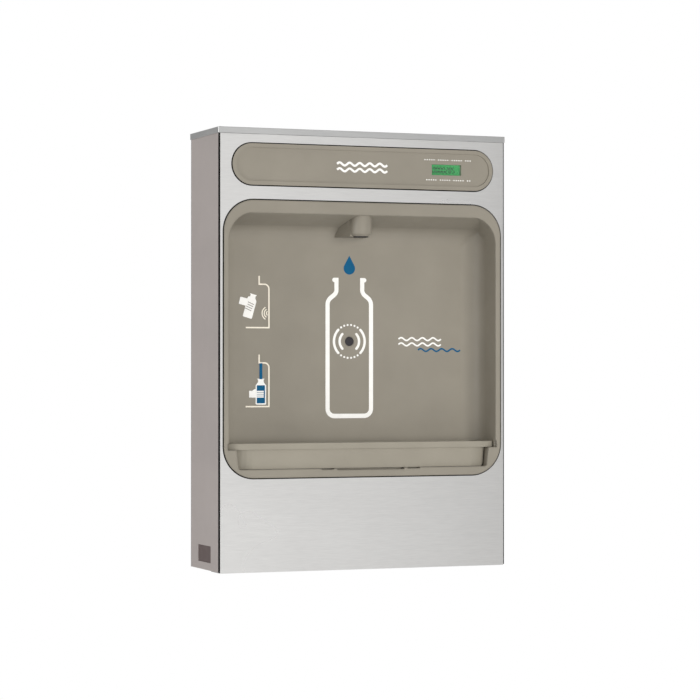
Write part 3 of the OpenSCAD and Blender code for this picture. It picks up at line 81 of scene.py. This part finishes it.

____

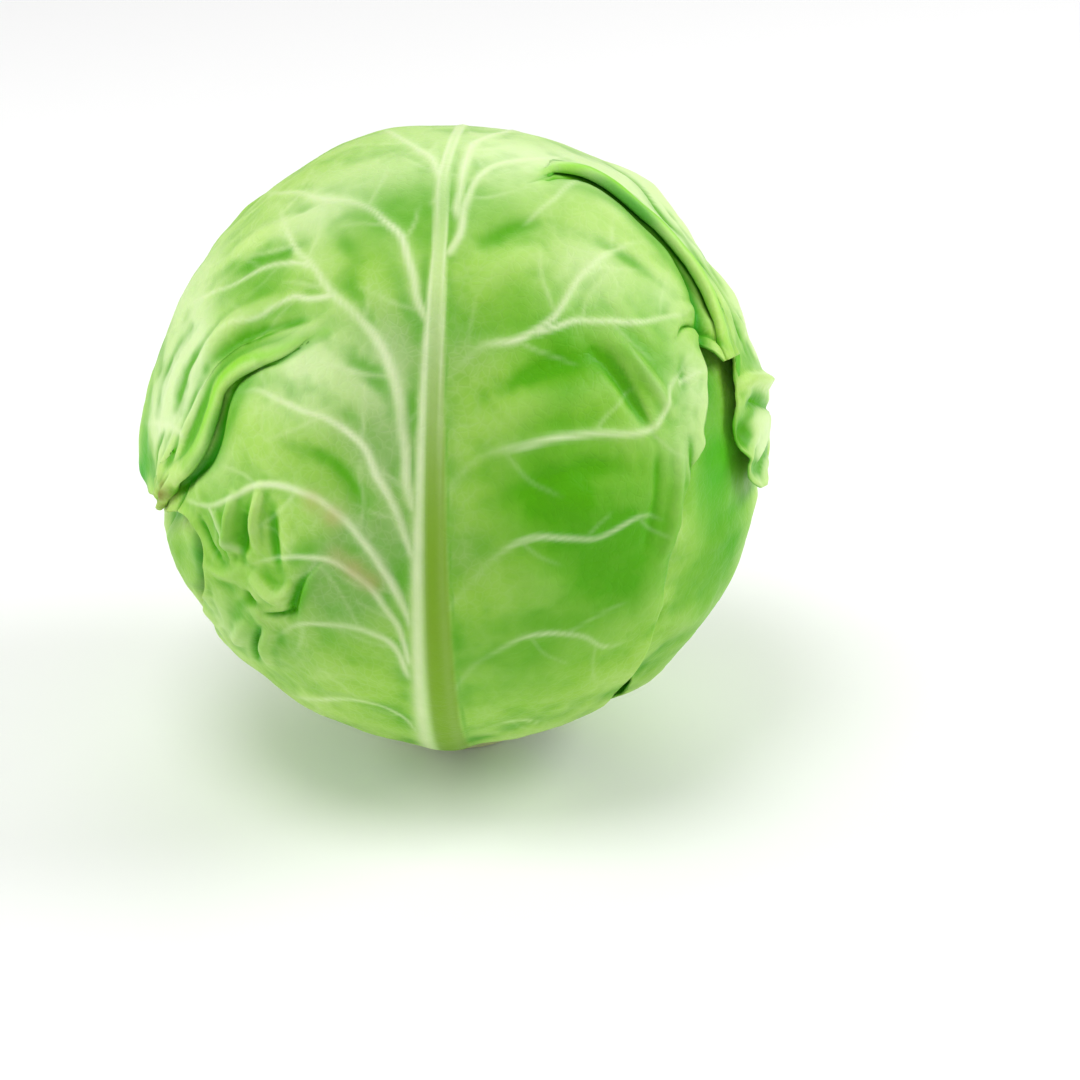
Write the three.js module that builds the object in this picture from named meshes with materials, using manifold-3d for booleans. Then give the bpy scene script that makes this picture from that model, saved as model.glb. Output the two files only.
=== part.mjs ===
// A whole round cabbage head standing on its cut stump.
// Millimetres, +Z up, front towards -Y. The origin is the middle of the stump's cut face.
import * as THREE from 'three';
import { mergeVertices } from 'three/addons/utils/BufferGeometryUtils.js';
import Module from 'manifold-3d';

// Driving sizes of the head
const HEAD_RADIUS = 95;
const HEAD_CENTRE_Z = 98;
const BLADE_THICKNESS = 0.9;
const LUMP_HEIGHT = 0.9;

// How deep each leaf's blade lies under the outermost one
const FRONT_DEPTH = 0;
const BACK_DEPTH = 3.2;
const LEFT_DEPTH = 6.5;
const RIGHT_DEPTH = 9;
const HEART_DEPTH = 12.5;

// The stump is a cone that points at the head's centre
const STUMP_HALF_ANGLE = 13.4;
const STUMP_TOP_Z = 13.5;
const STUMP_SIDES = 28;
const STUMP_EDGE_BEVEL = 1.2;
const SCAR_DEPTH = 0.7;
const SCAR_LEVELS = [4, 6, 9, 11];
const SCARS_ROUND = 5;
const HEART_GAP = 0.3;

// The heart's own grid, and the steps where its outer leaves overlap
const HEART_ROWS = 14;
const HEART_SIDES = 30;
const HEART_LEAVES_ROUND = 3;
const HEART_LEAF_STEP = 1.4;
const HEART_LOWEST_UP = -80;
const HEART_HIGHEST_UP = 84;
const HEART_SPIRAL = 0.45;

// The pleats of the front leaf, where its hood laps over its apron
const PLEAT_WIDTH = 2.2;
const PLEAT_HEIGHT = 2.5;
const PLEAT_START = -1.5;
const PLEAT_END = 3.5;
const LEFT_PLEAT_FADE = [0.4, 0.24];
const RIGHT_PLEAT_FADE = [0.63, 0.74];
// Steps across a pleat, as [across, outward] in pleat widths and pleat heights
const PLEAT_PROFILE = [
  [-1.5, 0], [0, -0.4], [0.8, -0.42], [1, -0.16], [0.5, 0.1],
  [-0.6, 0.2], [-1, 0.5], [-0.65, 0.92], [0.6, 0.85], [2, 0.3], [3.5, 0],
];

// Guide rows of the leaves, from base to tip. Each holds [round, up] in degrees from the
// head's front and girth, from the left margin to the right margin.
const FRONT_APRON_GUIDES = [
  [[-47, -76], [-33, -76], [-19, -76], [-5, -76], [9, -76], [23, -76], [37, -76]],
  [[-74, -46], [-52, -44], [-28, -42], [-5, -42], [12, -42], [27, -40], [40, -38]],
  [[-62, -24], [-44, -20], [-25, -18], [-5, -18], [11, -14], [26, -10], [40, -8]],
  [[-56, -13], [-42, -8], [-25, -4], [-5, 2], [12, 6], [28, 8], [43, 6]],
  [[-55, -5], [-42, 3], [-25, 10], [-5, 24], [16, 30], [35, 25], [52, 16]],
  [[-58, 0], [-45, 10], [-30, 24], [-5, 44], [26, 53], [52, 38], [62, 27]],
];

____

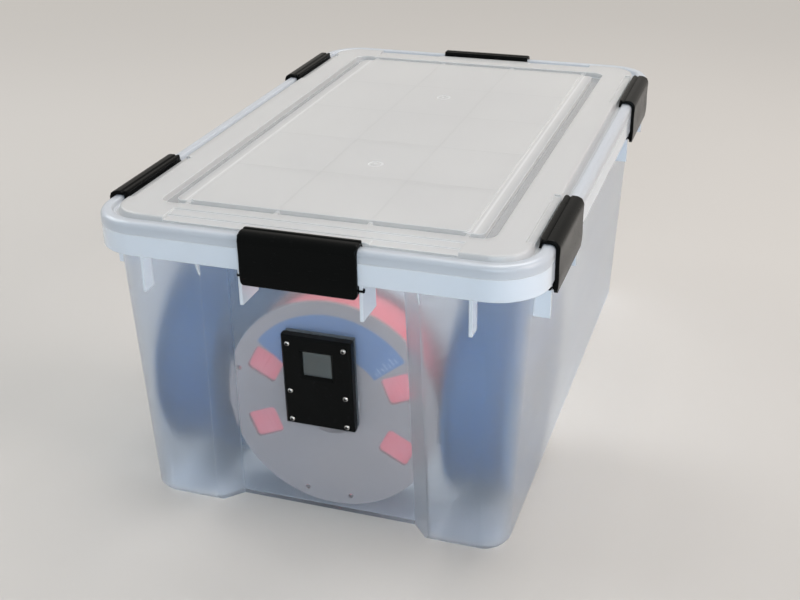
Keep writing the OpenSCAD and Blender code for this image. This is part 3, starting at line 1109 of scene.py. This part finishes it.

____

Task to carry out. Using the entries shown above, reproduce verbatim the lines from the line bearing "Write the three.js" to the line bearing "const HEART_GAP = 0.3;", inclusive.

Answer to the task.
Write the three.js module that builds the object in this picture from named meshes with materials, using manifold-3d for booleans. Then give the bpy scene script that makes this picture from that model, saved as model.glb. Output the two files only.
=== part.mjs ===
// A whole round cabbage head standing on its cut stump.
// Millimetres, +Z up, front towards -Y. The origin is the middle of the stump's cut face.
import * as THREE from 'three';
import { mergeVertices } from 'three/addons/utils/BufferGeometryUtils.js';
import Module from 'manifold-3d';

// Driving sizes of the head
const HEAD_RADIUS = 95;
const HEAD_CENTRE_Z = 98;
const BLADE_THICKNESS = 0.9;
const LUMP_HEIGHT = 0.9;

// How deep each leaf's blade lies under the outermost one
const FRONT_DEPTH = 0;
const BACK_DEPTH = 3.2;
const LEFT_DEPTH = 6.5;
const RIGHT_DEPTH = 9;
const HEART_DEPTH = 12.5;

// The stump is a cone that points at the head's centre
const STUMP_HALF_ANGLE = 13.4;
const STUMP_TOP_Z = 13.5;
const STUMP_SIDES = 28;
const STUMP_EDGE_BEVEL = 1.2;
const SCAR_DEPTH = 0.7;
const SCAR_LEVELS = [4, 6, 9, 11];
const SCARS_ROUND = 5;
const HEART_GAP = 0.3;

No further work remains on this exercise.